One of these days, provided the Spirit continues to lead me this way and I don't screw it up too much, I will hopefully end up as a church pastor -- 'scuse me, "teaching elder" -- somewhere. Clearly at this point I have not much idea of what specific kind of church it will be. I'll be almost fifty by the time I graduate here, and I'm nobody's idea of a handsome, photogenic, youthful leader. But if God truly blesses me (and I don't screw it up too much), maybe -- just maybe -- one day I'll end up as the pastor of a church that deserves to have a sign out front saying:
"Watch out! This is a church!"
It probably wouldn't be very big, though I suppose it could be decent-sized, who knows? It wouldn't have a slick rock band or a polished mini-orchestra, and would probably struggle to keep the pipe organ maintained. The mayor and leading members of the city council probably won't attend. The folks who do come might well be a pretty scruffy lot (appropriate, considering the scruffiness of their pastor), not terribly wealthy, not terribly powerful individually.
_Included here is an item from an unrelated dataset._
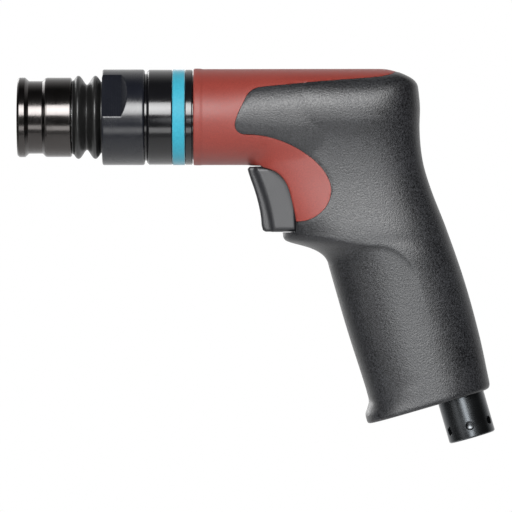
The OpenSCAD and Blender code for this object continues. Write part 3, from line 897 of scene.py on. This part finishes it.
by_slot = {"red_composite": red, "black_elastomer": black, "aluminium": alu, "black_steel": gloss_black,
           "cyan_plastic": cyan, "blue_black_metal": blue_black, "bright_steel": bright,
           "burnished_steel": burnished, "spring_steel": wire, "ball_steel": ball, "black_rubber": rubber,
           "trigger_plastic": grey, "brass": brass, "felt": felt}


def finish_piece(ob, shade, body, slot, *nodes):
    ob.data.materials.clear()
    ob.data.materials.append(shade.m)
    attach(ob, body)
    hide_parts(*nodes)


finish_piece(housing, red, "body", "red_composite", "housing")
finish_piece(grip, black, "body", "black_elastomer", "grip")
finish_piece(trigger, grey, "trigger", "trigger_plastic", "trigger")
finish_piece(sleeve, burnished, "sleeve", "burnished_steel", "retainer_sleeve")
finish_piece(bellows, rubber, "body", "black_rubber", "bellows")
finish_piece(barrel, gloss_black, "body", "black_steel", "barrel")
finish_piece(ring, cyan, "body", "cyan_plastic", "color_ring")
finish_piece(nut, gloss_black, "body", "black_steel", "lock_nut")
finish_piece(cap, blue_black, "body", "blue_black_metal", "front_cap")
finish_piece(inlet, bushing_black, "body", "black_steel", "inlet_bushing")
finish_piece(spring, wire, "body", "spring_steel", "retainer_spring")
finish_piece(throttle_spring, wire, "body", "spring_steel", "throttle_spring")
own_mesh(bellows)
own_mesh(spring)
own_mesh(throttle_spring)

slots = {s["node"]: s["material_slot"] for s in frame["record"]["subparts"]}
for node, ob in frame["nodes"].items():
    shade = by_slot[slots[node]]
    for s in ob.material_slots:
        s.material = shade.m
    if not ob.material_slots:
        ob.data.materials.append(shade.m)

# ---------------------------------------------------------------- floor, light, camera
# the floor is a small disc well below the tool
FLOOR_Z = -0.40
FLOOR_R = 0.34
FLOOR_X = 0.08
# the middle of the picture on the tool, the camera's distance, and the height it sees there
CENTRE = ((95.45 + NOSE) * MM, 0, -55.6 * MM)
DIST = 2.6
VIEW_HEIGHT = 0.2051
SENSOR = 36.0
ROLL = math.radians(0.05)


def make_floor():
    n = 64
    a = angles(n)
    edge = np.stack([np.cos(a), np.sin(a), 0 * a], 1) * FLOOR_R
    points = np.concatenate([[[0, 0, 0]], edge]) + [FLOOR_X, 0, FLOOR_Z]
    me = bpy.data.meshes.new("floor")
    me.from_pydata([tuple(p) for p in points], [], [(0, i + 1, (i + 1) % n + 1) for i in range(n)])
    floor = bpy.data.objects.new("floor", me)
    bpy.context.collection.objects.link(floor)
    pale = Shade("floor_pale")
    pale.colour(pale.ramp(pale.noise(6.0, 2.0), [(0.3, (0.90, 0.90, 0.90)), (0.7, (0.93, 0.93, 0.93))]))
    pale.set(Roughness=0.9)
    me.materials.append(pale.m)


def make_world():
    """White to camera rays; to all others a sky that is brighter behind the tool and below it."""
    world = bpy.data.worlds.new("studio")
    bpy.context.scene.world = world
    world.use_nodes = True
    nodes, links = world.node_tree.nodes, world.node_tree.links
    lit = nodes["Background"]
    lit.inputs["Strength"].default_value = 1.0
    aim = nodes.new("ShaderNodeSeparateXYZ")
    links.new(nodes.new("ShaderNodeTexCoord").outputs["Generated"], aim.inputs[0])

    def grade(src, a, b, lo, hi):
        n = nodes.new("ShaderNodeMapRange")
        n.interpolation_type = "SMOOTHSTEP"
        for k, v in (("From Min", a), ("From Max", b), ("To Min", lo), ("To Max", hi)):
            n.inputs[k].default_value = v
        links.new(src, n.inputs["Value"])
        return n.outputs["Result"]

    total = nodes.new("ShaderNodeMix")
    links.new(grade(aim.outputs["Z"], -0.75, -0.15, 0.0, 1.0), total.inputs["Factor"])
    links.new(grade(aim.outputs["Y"], -0.1, 0.65, 0.40, 1.05), total.inputs["A"])
    links.new(grade(aim.outputs["Y"], -0.05, 0.75, 0.06, 0.95), total.inputs["B"])
    links.new(total.outputs["Result"], lit.inputs["Color"])
    seen = nodes.new("ShaderNodeBackground")
    seen.inputs["Color"].default_value = (1, 1, 1, 1)
    seen.inputs["Strength"].default_value = 1.0
    mixer = nodes.new("ShaderNodeMixShader")
    links.new(nodes.new("ShaderNodeLightPath").outputs["Is Camera Ray"], mixer.inputs["Fac"])
    links.new(lit.outputs[0], mixer.inputs[1])
    links.new(seen.outputs[0], mixer.inputs[2])
    links.new(mixer.outputs[0], nodes["World Output"].inputs["Surface"])


def emitter(name, at, target, size, power, spread, colour=(1, 1, 1)):
    """A rectangular light: place, target and size in metres, power in watts, spread in degrees."""
    d = bpy.data.lights.new(name, "AREA")
    d.energy, d.color = power, colour
    d.shape = "RECTANGLE"
    d.size, d.size_y = size
    d.spread = math.radians(spread)
    ob = bpy.data.objects.new(name, d)
    bpy.context.collection.objects.link(ob)
    ob.location = at
    ob.rotation_euler = (Vector(target) - Vector(at)).to_track_quat("-Z", "Y").to_euler()
    return ob


def make_lights():
    emitter("key", (-0.01, -1.0, 0.36), (0.06, 0, -0.02), (1.0, 0.56), 4.4, 70)
    emitter("fill_low", (0.05, -0.60, -0.38), (0.06, 0, -0.02), (0.65, 0.16), 0.15, 70)
    front = emitter("front", (0.142, -0.42, -0.094), (0.142, 0, -0.094), (0.20, 0.13), 0.024, 34,
                    (0.95, 0.98, 1.0))
    front.visible_camera = False
    emitter("fill_left", (-0.62, -0.72, -0.14), (0.12, 0, -0.08), (0.5, 0.4), 0.16, 70)
    emitter("fill_back", (-0.70, 0.95, 0.25), (0.08, 0, -0.05), (1.0, 0.9), 1.7, 80)
    rear = emitter("rear", (0.05, 1.1, 0.55), (0.08, 0.45, -0.4), (1.2, 0.5), 2.6, 80)
    rear.visible_glossy = False


def make_camera():
    cam = bpy.data.cameras.new("view")
    cam.sensor_width = SENSOR
    cam.lens = SENSOR * DIST / VIEW_HEIGHT
    cam.clip_end = 20
    camera = bpy.data.objects.new("view", cam)
    bpy.context.collection.objects.link(camera)
    camera.location = (CENTRE[0], -DIST, CENTRE[2])
    camera.rotation_euler = (math.pi / 2, ROLL, 0)
    bpy.context.scene.camera = camera


make_floor()
make_world()
make_lights()
make_camera()
bpy.context.scene.view_settings.view_transform = "Standard"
Keeping up whatever building it has might well be a challenge, not that the church won't do its best. But, for all its scruffiness and lack of gleam, it will be a place where the doors stay open metaphorically as well as physically. There may or may not be coffee available, though it will probably be useful on cold mornings, but a cup of cold water will always be available. There will be music; not necessarily all that contemporary, not necessarily always very professional, but it will be substantial and will matter. You won't necessarily be invited to relax, though you're certainly welcome to (or to try).
The only thing the church will promise is that you will hear scripture, you will have every opportunity to pray, and if the preacher doesn't screw up and get in the way too much you might hear a word from God. You might run into Christ at the communion table (which will stay busy). You might get wet from the baptismal font. And if you're not careful you might get visited by the Holy Spirit. You might get comforted. You might get bugged. You might get enlightened. You might get shaken to your very core. Whatever happens, someone will hear you, and care, and walk with you.
Christ's work will get done in God's world, no matter how inconvenient or upsetting or financially injurious or embarrassing it might be to The Powers That Be. Injustice will be called injustice, not necessarily for the sake of confrontation, but certainly for the sake of truth. But because it insists on doing these things, no matter how uncool or untrendy or threatening they might be to seekers of comfort and defenders of the status quo, it would be the kind of church that passers-by might point to and say:
"Watch out! This is a church!"
Oh, God, I could only hope and pray to be worthy of such a church. Semper reformanda.